====== ENTRIES SUPPLIED ======

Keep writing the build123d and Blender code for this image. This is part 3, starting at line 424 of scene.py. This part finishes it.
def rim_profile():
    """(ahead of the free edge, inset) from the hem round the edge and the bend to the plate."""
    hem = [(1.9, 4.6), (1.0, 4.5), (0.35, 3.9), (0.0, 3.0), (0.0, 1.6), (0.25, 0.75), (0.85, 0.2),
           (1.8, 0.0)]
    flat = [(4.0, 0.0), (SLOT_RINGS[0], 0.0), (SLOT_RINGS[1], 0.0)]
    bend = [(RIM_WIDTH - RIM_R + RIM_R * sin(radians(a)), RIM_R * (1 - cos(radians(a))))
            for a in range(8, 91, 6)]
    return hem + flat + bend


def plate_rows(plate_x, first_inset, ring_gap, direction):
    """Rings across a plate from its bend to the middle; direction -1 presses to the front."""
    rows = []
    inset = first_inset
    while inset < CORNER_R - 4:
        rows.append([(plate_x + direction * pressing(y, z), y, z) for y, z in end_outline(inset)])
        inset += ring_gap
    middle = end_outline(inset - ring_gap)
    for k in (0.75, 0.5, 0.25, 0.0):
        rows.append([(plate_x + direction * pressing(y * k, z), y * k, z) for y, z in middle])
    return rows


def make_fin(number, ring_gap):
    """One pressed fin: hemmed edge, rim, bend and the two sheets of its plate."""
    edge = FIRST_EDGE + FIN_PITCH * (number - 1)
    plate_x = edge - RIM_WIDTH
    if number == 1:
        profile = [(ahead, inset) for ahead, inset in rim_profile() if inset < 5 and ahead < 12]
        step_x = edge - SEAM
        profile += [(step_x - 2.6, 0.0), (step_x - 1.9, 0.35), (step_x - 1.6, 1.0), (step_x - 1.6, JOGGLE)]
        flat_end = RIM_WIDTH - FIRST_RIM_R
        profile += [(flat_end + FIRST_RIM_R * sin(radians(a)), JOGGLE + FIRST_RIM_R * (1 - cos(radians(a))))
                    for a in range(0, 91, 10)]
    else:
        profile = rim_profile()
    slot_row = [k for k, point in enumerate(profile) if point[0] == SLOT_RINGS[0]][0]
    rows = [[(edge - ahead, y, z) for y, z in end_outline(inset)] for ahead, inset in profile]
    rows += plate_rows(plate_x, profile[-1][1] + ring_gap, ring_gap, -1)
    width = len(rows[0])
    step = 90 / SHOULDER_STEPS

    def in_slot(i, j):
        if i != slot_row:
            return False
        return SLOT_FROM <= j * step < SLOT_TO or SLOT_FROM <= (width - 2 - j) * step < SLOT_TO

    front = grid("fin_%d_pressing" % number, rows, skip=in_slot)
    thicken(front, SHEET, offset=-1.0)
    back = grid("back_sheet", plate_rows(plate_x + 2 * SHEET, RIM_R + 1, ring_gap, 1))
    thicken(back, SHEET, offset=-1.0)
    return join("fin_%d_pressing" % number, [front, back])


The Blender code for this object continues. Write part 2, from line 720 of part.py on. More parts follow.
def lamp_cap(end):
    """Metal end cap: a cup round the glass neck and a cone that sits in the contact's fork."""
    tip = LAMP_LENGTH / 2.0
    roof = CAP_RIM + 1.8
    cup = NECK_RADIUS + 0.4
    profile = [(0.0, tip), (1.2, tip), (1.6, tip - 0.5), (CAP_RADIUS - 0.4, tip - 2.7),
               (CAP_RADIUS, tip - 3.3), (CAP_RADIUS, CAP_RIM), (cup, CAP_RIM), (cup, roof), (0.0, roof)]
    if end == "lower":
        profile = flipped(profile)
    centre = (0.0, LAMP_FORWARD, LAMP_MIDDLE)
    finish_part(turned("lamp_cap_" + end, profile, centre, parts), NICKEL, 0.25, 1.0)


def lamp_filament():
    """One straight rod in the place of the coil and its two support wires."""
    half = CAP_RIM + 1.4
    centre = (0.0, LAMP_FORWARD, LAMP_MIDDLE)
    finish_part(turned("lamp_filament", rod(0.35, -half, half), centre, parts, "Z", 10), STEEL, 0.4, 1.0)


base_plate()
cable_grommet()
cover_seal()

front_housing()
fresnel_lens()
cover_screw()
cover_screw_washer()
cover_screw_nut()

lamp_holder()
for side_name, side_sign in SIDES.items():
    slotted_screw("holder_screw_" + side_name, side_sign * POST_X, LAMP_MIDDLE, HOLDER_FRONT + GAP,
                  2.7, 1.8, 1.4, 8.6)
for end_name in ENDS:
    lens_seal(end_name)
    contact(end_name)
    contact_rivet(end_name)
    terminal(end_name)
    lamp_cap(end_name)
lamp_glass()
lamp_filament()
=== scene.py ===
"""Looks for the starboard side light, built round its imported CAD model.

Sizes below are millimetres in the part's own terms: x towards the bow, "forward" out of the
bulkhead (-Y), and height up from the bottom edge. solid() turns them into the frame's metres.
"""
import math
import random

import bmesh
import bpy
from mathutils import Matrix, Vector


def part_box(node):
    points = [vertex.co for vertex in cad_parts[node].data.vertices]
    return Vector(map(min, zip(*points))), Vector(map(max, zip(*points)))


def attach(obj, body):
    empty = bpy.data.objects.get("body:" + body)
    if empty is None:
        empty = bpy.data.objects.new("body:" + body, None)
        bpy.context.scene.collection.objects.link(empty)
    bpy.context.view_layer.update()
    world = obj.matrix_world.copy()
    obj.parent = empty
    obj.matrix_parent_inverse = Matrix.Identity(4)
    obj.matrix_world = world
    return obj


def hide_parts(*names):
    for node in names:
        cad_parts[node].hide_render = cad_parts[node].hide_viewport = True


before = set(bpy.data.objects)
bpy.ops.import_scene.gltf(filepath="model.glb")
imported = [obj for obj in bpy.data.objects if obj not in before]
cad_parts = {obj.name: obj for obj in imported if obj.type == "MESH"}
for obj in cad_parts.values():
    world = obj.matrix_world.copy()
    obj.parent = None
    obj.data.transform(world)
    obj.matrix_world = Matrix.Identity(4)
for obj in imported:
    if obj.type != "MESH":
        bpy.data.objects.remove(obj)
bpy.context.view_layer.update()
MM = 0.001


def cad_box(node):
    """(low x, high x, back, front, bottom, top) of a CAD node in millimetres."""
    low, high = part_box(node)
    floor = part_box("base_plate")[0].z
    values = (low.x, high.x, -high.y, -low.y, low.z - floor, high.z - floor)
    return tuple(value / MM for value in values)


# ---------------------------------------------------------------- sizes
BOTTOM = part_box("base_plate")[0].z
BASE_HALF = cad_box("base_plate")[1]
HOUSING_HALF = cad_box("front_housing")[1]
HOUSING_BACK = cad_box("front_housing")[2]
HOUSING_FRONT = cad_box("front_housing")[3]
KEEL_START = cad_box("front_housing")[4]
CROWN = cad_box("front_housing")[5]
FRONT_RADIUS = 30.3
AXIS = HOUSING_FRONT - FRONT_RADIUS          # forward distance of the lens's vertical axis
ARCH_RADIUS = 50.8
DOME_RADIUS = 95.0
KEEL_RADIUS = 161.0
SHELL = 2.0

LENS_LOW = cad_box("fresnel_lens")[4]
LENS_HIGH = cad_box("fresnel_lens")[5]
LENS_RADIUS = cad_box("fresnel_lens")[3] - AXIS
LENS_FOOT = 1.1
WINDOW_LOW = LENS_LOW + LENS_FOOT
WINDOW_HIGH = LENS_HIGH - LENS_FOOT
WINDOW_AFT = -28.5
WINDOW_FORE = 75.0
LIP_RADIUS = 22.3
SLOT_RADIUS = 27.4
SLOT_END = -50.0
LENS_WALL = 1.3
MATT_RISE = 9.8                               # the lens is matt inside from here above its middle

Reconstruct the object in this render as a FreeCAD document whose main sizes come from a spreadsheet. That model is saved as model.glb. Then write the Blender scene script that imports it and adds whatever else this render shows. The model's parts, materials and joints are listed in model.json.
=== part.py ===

======

● AIM
In the data above, find the line that contains "base_plate()" and the line that contains "before = set(bpy.data.objects)". Repeat exactly those lines and every line between them, and only those.

● CORRECT OUTPUT
base_plate()
cable_grommet()
cover_seal()

front_housing()
fresnel_lens()
cover_screw()
cover_screw_washer()
cover_screw_nut()

lamp_holder()
for side_name, side_sign in SIDES.items():
    slotted_screw("holder_screw_" + side_name, side_sign * POST_X, LAMP_MIDDLE, HOLDER_FRONT + GAP,
                  2.7, 1.8, 1.4, 8.6)
for end_name in ENDS:
    lens_seal(end_name)
    contact(end_name)
    contact_rivet(end_name)
    terminal(end_name)
    lamp_cap(end_name)
lamp_glass()
lamp_filament()
=== scene.py ===
"""Looks for the starboard side light, built round its imported CAD model.

Sizes below are millimetres in the part's own terms: x towards the bow, "forward" out of the
bulkhead (-Y), and height up from the bottom edge. solid() turns them into the frame's metres.
"""
import math
import random

import bmesh
import bpy
from mathutils import Matrix, Vector


def part_box(node):
    points = [vertex.co for vertex in cad_parts[node].data.vertices]
    return Vector(map(min, zip(*points))), Vector(map(max, zip(*points)))


def attach(obj, body):
    empty = bpy.data.objects.get("body:" + body)
    if empty is None:
        empty = bpy.data.objects.new("body:" + body, None)
        bpy.context.scene.collection.objects.link(empty)
    bpy.context.view_layer.update()
    world = obj.matrix_world.copy()
    obj.parent = empty
    obj.matrix_parent_inverse = Matrix.Identity(4)
    obj.matrix_world = world
    return obj


def hide_parts(*names):
    for node in names:
        cad_parts[node].hide_render = cad_parts[node].hide_viewport = True


before = set(bpy.data.objects)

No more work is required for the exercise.